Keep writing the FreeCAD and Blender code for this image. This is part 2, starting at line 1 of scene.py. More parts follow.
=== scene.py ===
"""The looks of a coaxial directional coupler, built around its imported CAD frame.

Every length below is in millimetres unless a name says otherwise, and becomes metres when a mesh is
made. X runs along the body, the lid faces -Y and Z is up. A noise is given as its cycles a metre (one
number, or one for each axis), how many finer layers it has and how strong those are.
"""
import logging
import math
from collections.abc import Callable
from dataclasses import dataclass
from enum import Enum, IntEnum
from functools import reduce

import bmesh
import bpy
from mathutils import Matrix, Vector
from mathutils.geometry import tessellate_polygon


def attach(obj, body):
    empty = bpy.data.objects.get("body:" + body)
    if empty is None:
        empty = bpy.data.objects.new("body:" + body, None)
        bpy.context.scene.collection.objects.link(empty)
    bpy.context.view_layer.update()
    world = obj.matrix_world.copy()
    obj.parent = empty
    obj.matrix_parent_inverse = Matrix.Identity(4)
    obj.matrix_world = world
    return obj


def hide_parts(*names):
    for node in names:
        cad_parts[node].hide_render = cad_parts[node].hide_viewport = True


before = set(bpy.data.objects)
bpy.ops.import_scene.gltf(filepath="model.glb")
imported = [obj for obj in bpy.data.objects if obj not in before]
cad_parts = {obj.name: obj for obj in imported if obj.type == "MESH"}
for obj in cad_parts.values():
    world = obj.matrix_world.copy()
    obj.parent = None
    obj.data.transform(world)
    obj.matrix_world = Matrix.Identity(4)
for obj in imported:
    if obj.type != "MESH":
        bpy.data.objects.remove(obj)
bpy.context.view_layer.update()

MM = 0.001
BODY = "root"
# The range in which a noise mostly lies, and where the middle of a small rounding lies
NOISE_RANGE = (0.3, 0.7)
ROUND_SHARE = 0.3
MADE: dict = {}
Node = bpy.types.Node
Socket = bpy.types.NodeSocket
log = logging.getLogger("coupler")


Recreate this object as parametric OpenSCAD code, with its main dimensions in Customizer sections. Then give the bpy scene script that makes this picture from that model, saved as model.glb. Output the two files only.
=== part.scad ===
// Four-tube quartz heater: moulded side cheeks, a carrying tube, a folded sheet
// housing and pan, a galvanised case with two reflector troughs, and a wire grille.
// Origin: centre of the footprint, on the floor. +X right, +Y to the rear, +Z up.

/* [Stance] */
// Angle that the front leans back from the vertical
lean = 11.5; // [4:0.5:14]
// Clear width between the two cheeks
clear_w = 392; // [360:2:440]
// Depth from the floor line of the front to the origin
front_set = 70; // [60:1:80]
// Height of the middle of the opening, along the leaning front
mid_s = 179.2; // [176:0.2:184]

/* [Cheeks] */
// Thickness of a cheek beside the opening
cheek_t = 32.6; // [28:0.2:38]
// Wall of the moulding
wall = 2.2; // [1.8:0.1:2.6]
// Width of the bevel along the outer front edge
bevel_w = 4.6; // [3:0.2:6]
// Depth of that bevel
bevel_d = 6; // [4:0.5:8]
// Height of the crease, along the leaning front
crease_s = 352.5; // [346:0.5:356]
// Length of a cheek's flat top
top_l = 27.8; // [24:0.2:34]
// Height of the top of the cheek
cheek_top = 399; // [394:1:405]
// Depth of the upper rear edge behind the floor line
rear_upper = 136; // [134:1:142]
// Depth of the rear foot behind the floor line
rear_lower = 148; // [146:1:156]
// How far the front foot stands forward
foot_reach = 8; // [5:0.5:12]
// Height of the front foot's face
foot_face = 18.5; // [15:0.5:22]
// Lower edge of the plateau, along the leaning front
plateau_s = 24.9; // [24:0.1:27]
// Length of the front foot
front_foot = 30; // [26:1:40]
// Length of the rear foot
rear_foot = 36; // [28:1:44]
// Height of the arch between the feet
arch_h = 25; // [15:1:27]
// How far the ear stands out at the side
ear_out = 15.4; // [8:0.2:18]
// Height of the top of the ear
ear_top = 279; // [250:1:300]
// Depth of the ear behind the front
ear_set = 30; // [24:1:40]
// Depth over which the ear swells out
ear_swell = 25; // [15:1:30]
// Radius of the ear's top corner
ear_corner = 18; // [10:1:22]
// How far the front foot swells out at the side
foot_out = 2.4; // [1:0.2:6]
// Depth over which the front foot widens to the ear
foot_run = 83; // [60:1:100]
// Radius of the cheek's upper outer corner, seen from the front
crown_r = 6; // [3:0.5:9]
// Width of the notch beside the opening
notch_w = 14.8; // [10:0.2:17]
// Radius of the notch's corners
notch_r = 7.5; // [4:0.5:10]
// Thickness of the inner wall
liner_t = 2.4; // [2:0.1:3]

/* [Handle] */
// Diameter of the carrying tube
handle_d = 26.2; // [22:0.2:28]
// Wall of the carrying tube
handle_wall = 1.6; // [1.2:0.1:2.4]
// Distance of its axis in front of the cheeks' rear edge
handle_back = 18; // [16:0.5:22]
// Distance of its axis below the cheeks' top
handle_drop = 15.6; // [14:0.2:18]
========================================
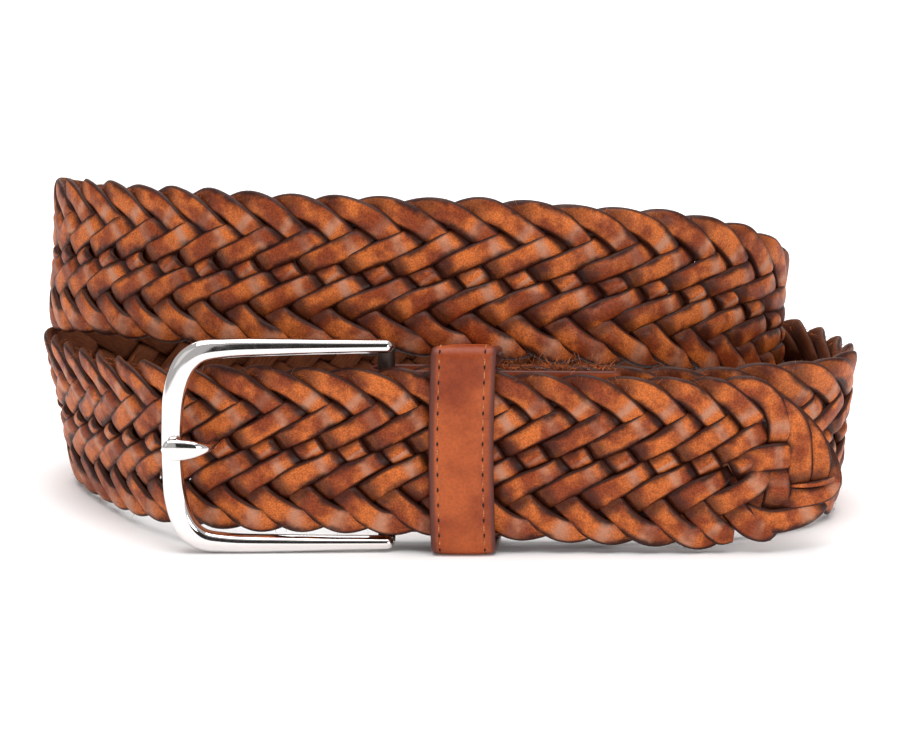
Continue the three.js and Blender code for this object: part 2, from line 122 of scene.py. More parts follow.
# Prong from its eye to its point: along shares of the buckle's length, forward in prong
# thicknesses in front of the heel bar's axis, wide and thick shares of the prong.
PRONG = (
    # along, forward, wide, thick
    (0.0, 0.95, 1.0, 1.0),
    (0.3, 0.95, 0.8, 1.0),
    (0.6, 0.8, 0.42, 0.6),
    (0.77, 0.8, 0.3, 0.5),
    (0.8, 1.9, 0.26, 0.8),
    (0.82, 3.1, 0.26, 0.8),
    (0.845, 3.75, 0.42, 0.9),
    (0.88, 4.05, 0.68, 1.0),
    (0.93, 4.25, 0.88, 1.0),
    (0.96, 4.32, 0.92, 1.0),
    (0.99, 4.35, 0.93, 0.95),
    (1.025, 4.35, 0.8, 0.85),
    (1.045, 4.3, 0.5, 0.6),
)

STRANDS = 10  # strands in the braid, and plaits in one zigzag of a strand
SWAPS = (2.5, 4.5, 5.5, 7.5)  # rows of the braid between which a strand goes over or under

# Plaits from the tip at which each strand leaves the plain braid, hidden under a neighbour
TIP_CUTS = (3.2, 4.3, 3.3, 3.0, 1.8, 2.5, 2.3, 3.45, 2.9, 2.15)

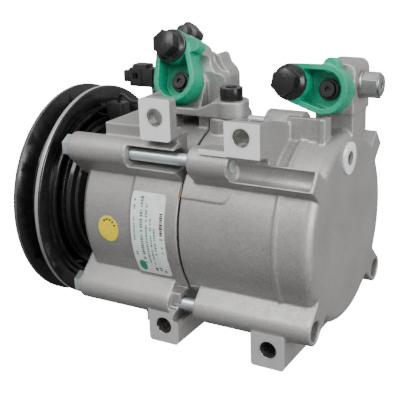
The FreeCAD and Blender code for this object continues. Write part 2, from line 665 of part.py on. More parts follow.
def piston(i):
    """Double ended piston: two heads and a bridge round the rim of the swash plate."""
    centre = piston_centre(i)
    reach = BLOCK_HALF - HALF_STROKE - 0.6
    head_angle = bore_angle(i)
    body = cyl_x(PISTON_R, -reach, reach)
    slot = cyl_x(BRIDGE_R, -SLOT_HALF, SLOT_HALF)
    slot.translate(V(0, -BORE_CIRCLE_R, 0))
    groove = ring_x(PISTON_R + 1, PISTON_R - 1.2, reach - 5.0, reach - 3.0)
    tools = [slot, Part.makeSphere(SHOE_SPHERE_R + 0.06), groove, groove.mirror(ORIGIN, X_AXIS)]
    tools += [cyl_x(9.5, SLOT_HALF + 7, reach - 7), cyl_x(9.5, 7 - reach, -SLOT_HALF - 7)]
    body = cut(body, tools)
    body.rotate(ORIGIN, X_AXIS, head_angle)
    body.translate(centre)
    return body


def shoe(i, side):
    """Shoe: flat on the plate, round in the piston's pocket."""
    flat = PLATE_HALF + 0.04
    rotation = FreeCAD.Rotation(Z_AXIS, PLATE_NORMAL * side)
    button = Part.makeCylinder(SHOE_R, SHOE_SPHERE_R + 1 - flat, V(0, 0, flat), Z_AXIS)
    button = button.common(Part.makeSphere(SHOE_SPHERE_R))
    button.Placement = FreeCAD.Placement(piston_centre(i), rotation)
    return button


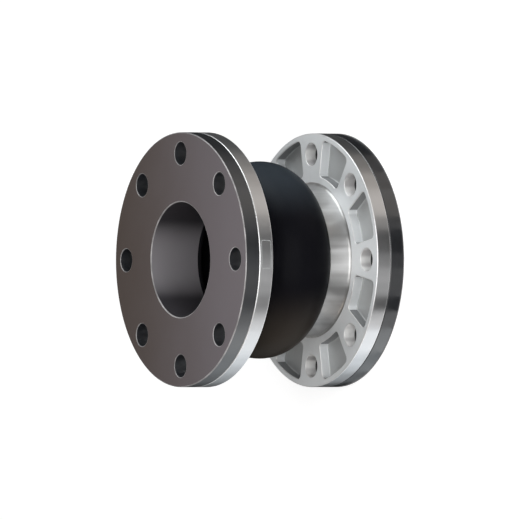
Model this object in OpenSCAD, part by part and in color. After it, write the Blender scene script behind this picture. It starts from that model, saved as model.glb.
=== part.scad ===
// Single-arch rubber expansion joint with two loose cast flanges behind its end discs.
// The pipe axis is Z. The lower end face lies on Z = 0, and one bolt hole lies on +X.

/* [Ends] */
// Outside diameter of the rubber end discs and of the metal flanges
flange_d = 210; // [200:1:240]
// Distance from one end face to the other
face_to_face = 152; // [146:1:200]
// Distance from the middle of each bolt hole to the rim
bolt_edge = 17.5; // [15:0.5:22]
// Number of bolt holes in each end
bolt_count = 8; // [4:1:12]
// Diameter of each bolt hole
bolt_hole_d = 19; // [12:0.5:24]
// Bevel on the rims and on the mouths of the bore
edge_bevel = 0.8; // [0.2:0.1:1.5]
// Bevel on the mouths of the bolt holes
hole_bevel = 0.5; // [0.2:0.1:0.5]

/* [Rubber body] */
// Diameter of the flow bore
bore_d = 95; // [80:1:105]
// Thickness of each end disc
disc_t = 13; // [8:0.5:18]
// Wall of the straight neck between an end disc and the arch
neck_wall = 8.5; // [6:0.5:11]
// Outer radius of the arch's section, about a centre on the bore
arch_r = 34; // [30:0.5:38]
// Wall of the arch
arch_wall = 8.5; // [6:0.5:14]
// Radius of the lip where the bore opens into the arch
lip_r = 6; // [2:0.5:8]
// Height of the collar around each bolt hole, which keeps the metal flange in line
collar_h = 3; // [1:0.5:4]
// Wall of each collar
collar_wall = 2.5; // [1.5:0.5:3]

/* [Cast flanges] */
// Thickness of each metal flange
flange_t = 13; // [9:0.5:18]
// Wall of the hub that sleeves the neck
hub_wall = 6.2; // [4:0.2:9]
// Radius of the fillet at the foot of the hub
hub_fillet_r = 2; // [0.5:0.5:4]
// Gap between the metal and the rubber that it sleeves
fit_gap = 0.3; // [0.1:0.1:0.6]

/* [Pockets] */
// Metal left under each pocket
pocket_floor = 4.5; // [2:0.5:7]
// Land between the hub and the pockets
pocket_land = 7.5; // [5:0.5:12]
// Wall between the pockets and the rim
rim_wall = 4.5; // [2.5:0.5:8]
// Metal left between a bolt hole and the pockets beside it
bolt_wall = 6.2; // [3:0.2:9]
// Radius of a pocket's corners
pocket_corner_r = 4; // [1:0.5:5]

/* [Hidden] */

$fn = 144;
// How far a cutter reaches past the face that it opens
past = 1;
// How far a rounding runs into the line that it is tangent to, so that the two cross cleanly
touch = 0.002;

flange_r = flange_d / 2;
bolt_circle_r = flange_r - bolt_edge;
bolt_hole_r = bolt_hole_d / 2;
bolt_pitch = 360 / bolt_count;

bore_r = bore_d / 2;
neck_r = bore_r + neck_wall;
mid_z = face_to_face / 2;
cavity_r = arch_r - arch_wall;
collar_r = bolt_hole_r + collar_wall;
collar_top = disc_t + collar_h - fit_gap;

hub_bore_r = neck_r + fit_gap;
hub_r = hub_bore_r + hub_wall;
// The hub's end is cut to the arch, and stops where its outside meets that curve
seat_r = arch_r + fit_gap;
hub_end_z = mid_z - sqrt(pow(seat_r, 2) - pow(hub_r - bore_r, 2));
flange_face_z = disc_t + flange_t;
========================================
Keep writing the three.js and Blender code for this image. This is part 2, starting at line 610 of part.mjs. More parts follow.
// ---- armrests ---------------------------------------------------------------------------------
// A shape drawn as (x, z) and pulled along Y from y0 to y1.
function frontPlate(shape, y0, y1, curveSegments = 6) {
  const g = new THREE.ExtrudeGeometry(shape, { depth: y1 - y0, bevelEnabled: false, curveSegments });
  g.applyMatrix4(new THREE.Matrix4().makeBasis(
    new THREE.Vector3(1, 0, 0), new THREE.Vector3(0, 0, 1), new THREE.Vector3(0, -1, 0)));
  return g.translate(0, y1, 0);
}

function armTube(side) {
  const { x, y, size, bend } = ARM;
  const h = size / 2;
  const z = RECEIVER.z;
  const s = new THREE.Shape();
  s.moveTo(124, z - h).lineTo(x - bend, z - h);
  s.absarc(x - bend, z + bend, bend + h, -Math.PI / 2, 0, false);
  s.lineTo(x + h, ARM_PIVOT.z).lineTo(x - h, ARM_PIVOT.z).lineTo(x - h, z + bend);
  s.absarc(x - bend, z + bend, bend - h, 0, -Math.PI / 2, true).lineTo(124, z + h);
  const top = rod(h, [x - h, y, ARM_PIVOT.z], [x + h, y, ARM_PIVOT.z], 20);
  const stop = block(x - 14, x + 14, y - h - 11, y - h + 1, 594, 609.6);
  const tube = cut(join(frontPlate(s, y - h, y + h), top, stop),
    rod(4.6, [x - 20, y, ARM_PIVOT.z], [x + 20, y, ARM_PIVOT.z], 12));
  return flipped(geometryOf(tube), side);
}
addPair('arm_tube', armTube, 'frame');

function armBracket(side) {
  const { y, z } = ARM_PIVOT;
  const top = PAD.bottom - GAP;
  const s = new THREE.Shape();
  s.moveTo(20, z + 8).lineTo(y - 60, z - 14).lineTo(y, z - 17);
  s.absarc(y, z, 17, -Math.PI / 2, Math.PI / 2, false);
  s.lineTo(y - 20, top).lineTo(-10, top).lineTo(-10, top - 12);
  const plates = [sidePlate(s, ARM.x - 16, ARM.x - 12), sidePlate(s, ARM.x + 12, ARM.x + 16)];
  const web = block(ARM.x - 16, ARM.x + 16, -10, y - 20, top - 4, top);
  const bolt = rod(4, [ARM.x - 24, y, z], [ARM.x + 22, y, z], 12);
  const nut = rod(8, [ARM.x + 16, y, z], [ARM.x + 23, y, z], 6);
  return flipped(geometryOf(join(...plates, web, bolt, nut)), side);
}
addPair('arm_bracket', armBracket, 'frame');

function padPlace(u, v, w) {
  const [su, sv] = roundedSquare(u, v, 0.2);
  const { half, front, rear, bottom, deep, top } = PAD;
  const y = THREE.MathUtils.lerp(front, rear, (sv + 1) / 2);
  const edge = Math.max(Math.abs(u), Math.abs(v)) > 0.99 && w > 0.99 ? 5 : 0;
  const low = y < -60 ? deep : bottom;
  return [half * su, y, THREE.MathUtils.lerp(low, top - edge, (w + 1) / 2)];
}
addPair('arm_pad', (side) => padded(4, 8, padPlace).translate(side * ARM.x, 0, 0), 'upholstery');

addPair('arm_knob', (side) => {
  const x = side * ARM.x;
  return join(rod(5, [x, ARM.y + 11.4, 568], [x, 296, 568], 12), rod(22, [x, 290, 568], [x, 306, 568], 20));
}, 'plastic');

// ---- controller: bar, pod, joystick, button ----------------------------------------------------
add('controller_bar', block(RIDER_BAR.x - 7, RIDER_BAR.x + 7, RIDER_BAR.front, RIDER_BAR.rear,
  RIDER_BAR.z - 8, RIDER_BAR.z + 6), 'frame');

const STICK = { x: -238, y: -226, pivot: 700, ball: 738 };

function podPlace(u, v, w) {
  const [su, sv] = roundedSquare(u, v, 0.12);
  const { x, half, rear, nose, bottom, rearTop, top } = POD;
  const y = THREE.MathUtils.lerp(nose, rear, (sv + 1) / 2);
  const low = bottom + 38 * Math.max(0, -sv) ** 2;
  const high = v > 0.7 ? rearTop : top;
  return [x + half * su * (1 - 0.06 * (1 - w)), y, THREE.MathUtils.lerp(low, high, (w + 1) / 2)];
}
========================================
- AIM:
Exactly reproduce the stretch from the line with "Keep writing the FreeCAD" through the line with "obj.parent = empty", including both ends and nothing else.

- RESPONSE TO THE TASK:
Keep writing the FreeCAD and Blender code for this image. This is part 2, starting at line 1 of scene.py. More parts follow.
=== scene.py ===
"""The looks of a coaxial directional coupler, built around its imported CAD frame.

Every length below is in millimetres unless a name says otherwise, and becomes metres when a mesh is
made. X runs along the body, the lid faces -Y and Z is up. A noise is given as its cycles a metre (one
number, or one for each axis), how many finer layers it has and how strong those are.
"""
import logging
import math
from collections.abc import Callable
from dataclasses import dataclass
from enum import Enum, IntEnum
from functools import reduce

import bmesh
import bpy
from mathutils import Matrix, Vector
from mathutils.geometry import tessellate_polygon


def attach(obj, body):
    empty = bpy.data.objects.get("body:" + body)
    if empty is None:
        empty = bpy.data.objects.new("body:" + body, None)
        bpy.context.scene.collection.objects.link(empty)
    bpy.context.view_layer.update()
    world = obj.matrix_world.copy()
    obj.parent = empty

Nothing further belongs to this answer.